What to work on:
Begin at the line containing "Vector(x, y, plate_bottom))" and stop at the line containing "obj.parent = empty"; copy those lines exactly, ends included, and nothing else.
--- Data excerpt ---
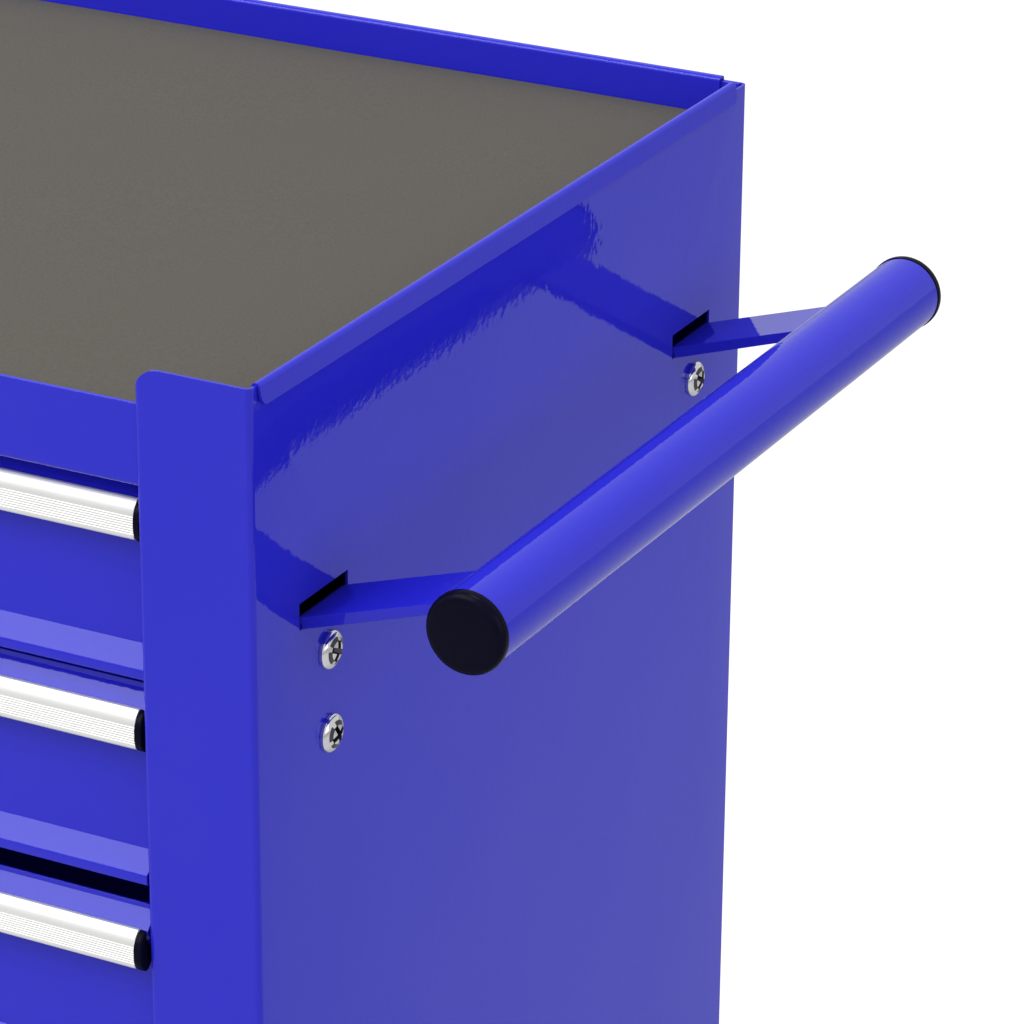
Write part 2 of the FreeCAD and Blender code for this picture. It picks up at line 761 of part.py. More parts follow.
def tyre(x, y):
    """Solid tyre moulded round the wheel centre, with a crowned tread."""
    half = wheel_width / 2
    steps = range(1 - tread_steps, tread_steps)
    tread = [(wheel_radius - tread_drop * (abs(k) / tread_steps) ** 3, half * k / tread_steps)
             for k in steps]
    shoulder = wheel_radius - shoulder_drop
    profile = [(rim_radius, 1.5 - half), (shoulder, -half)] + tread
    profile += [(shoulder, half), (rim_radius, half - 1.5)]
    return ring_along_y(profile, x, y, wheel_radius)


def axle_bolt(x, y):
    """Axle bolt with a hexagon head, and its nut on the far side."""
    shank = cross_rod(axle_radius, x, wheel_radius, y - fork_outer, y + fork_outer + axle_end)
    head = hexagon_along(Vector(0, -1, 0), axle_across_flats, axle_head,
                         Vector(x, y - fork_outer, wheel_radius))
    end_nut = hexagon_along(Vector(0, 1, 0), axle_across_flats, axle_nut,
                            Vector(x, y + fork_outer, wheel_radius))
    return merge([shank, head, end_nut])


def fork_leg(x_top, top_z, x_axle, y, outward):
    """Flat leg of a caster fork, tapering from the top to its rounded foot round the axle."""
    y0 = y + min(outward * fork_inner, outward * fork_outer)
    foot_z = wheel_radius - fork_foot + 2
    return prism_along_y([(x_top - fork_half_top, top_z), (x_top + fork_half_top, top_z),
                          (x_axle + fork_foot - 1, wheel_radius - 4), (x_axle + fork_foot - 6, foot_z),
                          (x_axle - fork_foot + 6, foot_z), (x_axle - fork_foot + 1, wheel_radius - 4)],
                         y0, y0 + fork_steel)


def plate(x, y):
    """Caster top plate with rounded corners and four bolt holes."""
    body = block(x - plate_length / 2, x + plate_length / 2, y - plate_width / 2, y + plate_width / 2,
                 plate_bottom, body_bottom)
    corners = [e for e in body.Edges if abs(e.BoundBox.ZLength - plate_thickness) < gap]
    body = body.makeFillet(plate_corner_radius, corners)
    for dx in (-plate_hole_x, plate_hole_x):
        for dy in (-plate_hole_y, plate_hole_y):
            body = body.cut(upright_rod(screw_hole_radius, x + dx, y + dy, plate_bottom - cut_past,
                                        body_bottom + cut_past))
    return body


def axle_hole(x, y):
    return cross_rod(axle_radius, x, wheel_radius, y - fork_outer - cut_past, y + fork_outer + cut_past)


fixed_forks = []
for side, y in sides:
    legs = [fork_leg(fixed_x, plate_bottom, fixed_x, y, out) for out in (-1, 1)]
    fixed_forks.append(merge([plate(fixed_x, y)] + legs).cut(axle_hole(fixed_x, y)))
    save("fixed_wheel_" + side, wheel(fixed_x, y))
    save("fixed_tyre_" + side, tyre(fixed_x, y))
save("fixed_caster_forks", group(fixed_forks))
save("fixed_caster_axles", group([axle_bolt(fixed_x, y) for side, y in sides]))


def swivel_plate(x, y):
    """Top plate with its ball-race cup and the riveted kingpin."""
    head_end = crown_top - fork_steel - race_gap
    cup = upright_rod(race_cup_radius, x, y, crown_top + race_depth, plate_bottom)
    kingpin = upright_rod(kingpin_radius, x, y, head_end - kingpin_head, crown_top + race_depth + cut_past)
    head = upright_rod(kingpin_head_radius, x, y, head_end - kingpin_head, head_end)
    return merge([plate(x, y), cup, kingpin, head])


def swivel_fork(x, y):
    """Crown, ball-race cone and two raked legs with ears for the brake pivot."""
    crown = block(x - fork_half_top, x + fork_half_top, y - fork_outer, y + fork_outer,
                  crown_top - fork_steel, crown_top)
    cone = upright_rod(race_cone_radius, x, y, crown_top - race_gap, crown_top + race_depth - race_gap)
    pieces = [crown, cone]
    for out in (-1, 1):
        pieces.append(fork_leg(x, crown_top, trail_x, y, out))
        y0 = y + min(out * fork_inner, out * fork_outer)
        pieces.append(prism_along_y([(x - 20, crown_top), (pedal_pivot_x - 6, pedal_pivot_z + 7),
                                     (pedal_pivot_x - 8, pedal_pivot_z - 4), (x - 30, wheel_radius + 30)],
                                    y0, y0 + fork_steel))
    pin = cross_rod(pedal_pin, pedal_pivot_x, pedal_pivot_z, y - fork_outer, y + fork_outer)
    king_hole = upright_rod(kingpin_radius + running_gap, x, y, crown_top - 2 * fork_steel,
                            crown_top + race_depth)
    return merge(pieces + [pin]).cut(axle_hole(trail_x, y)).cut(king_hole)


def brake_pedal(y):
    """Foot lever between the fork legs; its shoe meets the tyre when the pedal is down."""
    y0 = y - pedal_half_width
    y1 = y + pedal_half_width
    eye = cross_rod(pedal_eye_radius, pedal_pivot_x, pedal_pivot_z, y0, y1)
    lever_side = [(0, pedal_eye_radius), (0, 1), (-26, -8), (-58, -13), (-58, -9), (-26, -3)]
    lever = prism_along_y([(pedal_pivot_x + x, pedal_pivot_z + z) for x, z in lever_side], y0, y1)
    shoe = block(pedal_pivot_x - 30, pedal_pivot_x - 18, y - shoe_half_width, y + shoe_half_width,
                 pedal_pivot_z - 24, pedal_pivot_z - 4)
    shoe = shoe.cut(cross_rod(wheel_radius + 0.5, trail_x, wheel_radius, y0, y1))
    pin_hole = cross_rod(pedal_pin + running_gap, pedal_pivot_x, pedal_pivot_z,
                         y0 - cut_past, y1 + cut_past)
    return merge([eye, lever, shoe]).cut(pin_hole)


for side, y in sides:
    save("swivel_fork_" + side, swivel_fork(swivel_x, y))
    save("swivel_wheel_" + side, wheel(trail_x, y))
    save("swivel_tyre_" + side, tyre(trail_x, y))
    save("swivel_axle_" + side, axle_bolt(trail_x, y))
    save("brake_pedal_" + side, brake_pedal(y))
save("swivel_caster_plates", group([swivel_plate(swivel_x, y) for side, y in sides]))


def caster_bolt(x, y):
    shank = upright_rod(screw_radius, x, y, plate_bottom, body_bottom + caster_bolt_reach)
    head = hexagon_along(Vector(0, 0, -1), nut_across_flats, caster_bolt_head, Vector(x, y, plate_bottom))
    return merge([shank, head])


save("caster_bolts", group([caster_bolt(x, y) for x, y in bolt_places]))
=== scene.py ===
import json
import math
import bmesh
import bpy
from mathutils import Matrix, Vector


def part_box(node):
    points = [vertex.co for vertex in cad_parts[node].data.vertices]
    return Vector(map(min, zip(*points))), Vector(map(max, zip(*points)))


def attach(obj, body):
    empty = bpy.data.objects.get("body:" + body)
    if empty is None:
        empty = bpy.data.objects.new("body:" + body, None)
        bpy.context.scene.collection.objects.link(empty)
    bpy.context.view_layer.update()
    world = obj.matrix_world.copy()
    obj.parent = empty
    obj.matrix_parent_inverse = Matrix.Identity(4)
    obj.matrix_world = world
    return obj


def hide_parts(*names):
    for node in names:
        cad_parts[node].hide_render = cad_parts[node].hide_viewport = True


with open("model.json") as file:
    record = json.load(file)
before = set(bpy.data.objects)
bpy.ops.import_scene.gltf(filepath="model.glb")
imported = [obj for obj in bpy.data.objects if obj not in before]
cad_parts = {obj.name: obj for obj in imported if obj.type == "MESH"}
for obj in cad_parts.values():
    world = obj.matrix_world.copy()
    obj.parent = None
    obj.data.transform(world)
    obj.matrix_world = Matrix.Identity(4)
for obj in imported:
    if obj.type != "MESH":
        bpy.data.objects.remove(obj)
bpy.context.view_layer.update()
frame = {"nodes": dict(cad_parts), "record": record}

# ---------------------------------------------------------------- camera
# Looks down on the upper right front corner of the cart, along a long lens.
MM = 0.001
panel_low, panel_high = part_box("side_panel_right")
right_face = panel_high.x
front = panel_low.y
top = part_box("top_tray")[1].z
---
Response to the exercise:
    head = hexagon_along(Vector(0, 0, -1), nut_across_flats, caster_bolt_head, Vector(x, y, plate_bottom))
    return merge([shank, head])


save("caster_bolts", group([caster_bolt(x, y) for x, y in bolt_places]))
=== scene.py ===
import json
import math
import bmesh
import bpy
from mathutils import Matrix, Vector


def part_box(node):
    points = [vertex.co for vertex in cad_parts[node].data.vertices]
    return Vector(map(min, zip(*points))), Vector(map(max, zip(*points)))


def attach(obj, body):
    empty = bpy.data.objects.get("body:" + body)
    if empty is None:
        empty = bpy.data.objects.new("body:" + body, None)
        bpy.context.scene.collection.objects.link(empty)
    bpy.context.view_layer.update()
    world = obj.matrix_world.copy()
    obj.parent = empty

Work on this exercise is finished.